■ **Directions**
Print all of the data exactly.

# Start of Raw data

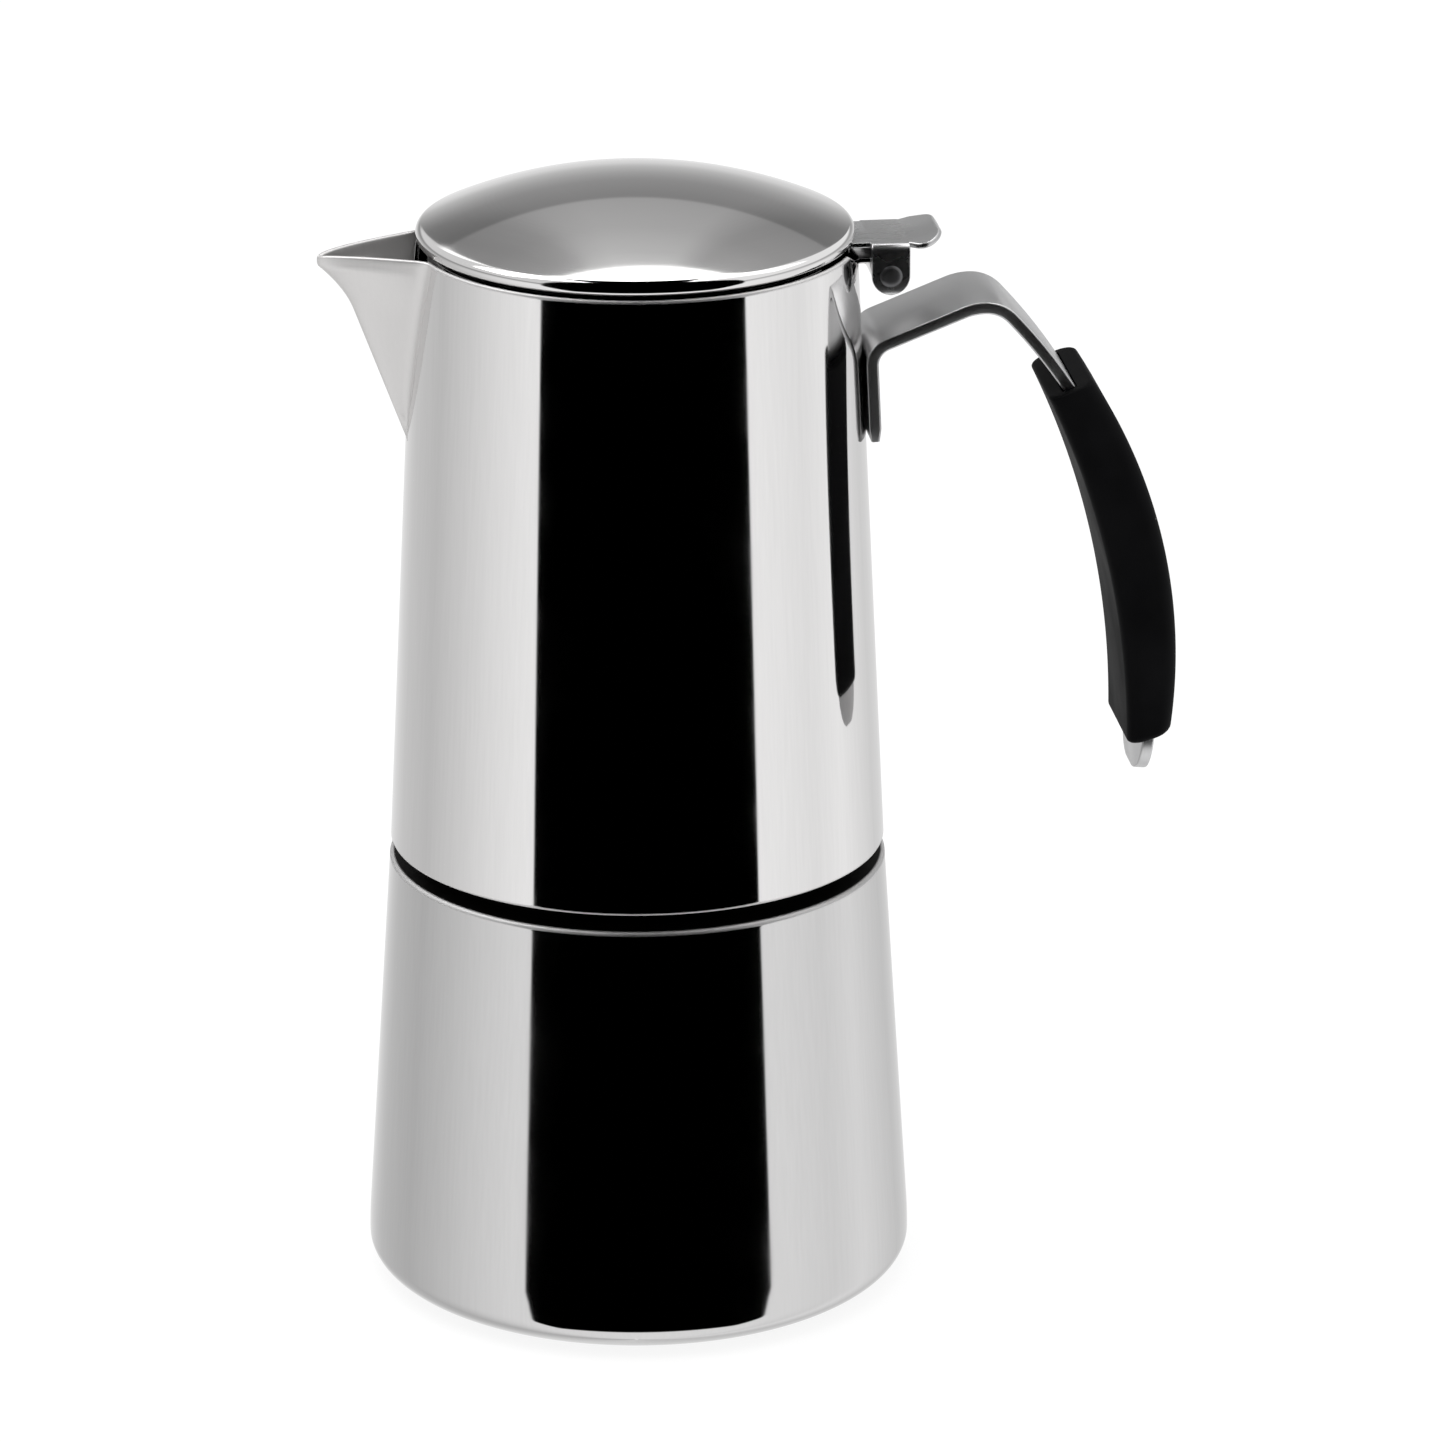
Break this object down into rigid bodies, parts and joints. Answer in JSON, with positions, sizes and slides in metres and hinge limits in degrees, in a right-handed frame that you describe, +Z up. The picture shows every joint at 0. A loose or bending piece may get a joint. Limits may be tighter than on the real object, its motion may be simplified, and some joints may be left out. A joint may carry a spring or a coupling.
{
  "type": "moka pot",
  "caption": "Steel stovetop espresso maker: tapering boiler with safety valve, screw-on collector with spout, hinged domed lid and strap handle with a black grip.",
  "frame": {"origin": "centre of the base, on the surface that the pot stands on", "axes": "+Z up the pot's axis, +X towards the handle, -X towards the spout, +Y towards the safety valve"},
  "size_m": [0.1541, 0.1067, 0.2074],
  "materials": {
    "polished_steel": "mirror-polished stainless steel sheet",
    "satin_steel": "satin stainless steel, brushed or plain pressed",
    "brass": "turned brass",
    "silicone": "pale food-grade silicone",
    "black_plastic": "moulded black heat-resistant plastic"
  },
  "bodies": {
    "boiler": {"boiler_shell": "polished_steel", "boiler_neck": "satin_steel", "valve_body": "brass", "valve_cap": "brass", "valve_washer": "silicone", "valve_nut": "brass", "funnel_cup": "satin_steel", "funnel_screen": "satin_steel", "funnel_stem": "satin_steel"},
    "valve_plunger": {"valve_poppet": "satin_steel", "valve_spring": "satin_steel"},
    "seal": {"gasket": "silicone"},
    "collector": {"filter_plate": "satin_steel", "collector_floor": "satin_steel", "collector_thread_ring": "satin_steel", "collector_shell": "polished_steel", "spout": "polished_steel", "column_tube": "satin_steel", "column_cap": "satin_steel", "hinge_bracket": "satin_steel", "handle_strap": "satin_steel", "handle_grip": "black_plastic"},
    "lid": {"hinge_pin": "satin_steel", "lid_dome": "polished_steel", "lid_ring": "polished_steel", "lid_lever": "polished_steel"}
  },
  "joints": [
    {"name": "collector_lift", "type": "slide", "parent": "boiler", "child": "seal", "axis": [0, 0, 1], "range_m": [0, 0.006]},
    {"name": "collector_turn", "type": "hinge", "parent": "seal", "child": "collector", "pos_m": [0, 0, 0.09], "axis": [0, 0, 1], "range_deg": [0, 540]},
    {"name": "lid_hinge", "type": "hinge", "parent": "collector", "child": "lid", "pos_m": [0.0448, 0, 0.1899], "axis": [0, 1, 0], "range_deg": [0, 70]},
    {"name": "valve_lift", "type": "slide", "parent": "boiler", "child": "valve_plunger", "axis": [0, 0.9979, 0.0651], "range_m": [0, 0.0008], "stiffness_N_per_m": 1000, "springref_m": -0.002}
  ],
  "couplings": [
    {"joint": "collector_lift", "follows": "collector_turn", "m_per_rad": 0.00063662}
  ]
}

# End of Raw data

■ **Exercise solution**
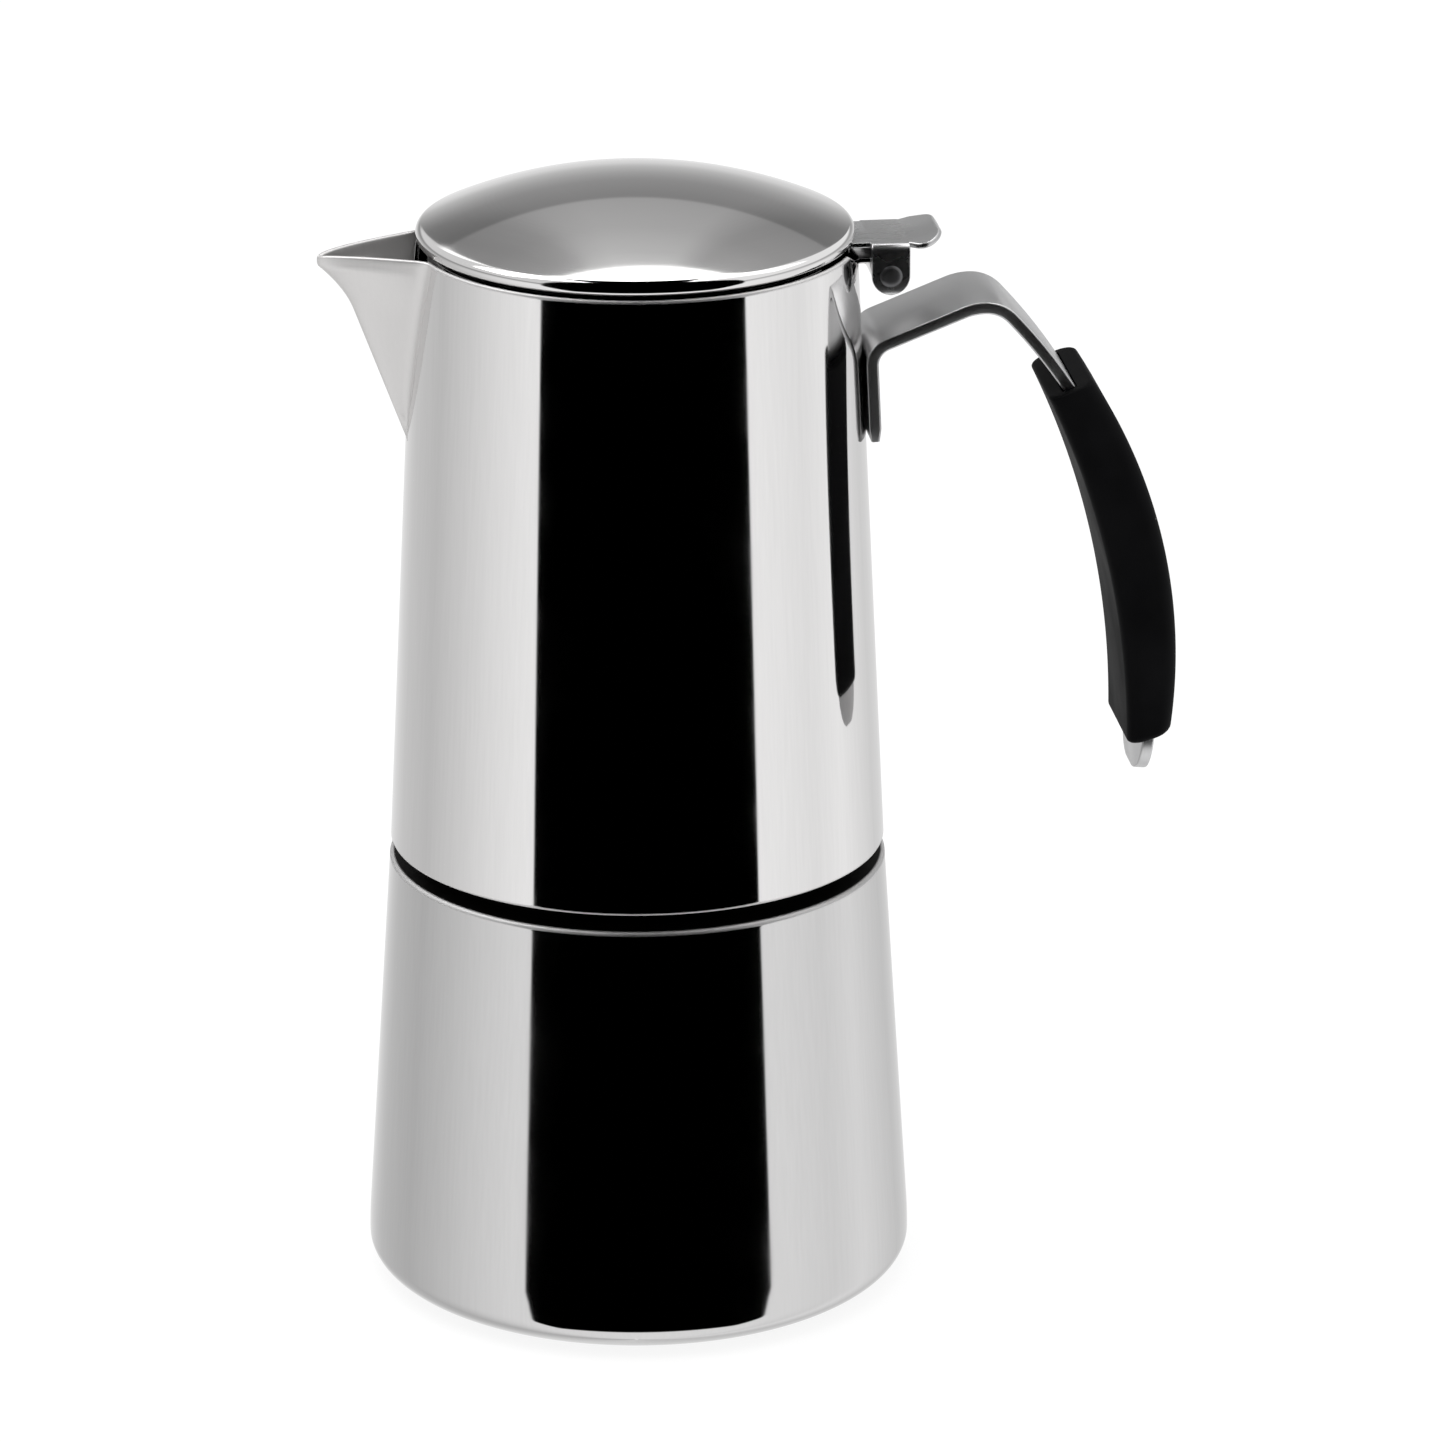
Break this object down into rigid bodies, parts and joints. Answer in JSON, with positions, sizes and slides in metres and hinge limits in degrees, in a right-handed frame that you describe, +Z up. The picture shows every joint at 0. A loose or bending piece may get a joint. Limits may be tighter than on the real object, its motion may be simplified, and some joints may be left out. A joint may carry a spring or a coupling.
{
  "type": "moka pot",
  "caption": "Steel stovetop espresso maker: tapering boiler with safety valve, screw-on collector with spout, hinged domed lid and strap handle with a black grip.",
  "frame": {"origin": "centre of the base, on the surface that the pot stands on", "axes": "+Z up the pot's axis, +X towards the handle, -X towards the spout, +Y towards the safety valve"},
  "size_m": [0.1541, 0.1067, 0.2074],
  "materials": {
    "polished_steel": "mirror-polished stainless steel sheet",
    "satin_steel": "satin stainless steel, brushed or plain pressed",
    "brass": "turned brass",
    "silicone": "pale food-grade silicone",
    "black_plastic": "moulded black heat-resistant plastic"
  },
  "bodies": {
    "boiler": {"boiler_shell": "polished_steel", "boiler_neck": "satin_steel", "valve_body": "brass", "valve_cap": "brass", "valve_washer": "silicone", "valve_nut": "brass", "funnel_cup": "satin_steel", "funnel_screen": "satin_steel", "funnel_stem": "satin_steel"},
    "valve_plunger": {"valve_poppet": "satin_steel", "valve_spring": "satin_steel"},
    "seal": {"gasket": "silicone"},
    "collector": {"filter_plate": "satin_steel", "collector_floor": "satin_steel", "collector_thread_ring": "satin_steel", "collector_shell": "polished_steel", "spout": "polished_steel", "column_tube": "satin_steel", "column_cap": "satin_steel", "hinge_bracket": "satin_steel", "handle_strap": "satin_steel", "handle_grip": "black_plastic"},
    "lid": {"hinge_pin": "satin_steel", "lid_dome": "polished_steel", "lid_ring": "polished_steel", "lid_lever": "polished_steel"}
  },
  "joints": [
    {"name": "collector_lift", "type": "slide", "parent": "boiler", "child": "seal", "axis": [0, 0, 1], "range_m": [0, 0.006]},
    {"name": "collector_turn", "type": "hinge", "parent": "seal", "child": "collector", "pos_m": [0, 0, 0.09], "axis": [0, 0, 1], "range_deg": [0, 540]},
    {"name": "lid_hinge", "type": "hinge", "parent": "collector", "child": "lid", "pos_m": [0.0448, 0, 0.1899], "axis": [0, 1, 0], "range_deg": [0, 70]},
    {"name": "valve_lift", "type": "slide", "parent": "boiler", "child": "valve_plunger", "axis": [0, 0.9979, 0.0651], "range_m": [0, 0.0008], "stiffness_N_per_m": 1000, "springref_m": -0.002}
  ],
  "couplings": [
    {"joint": "collector_lift", "follows": "collector_turn", "m_per_rad": 0.00063662}
  ]
}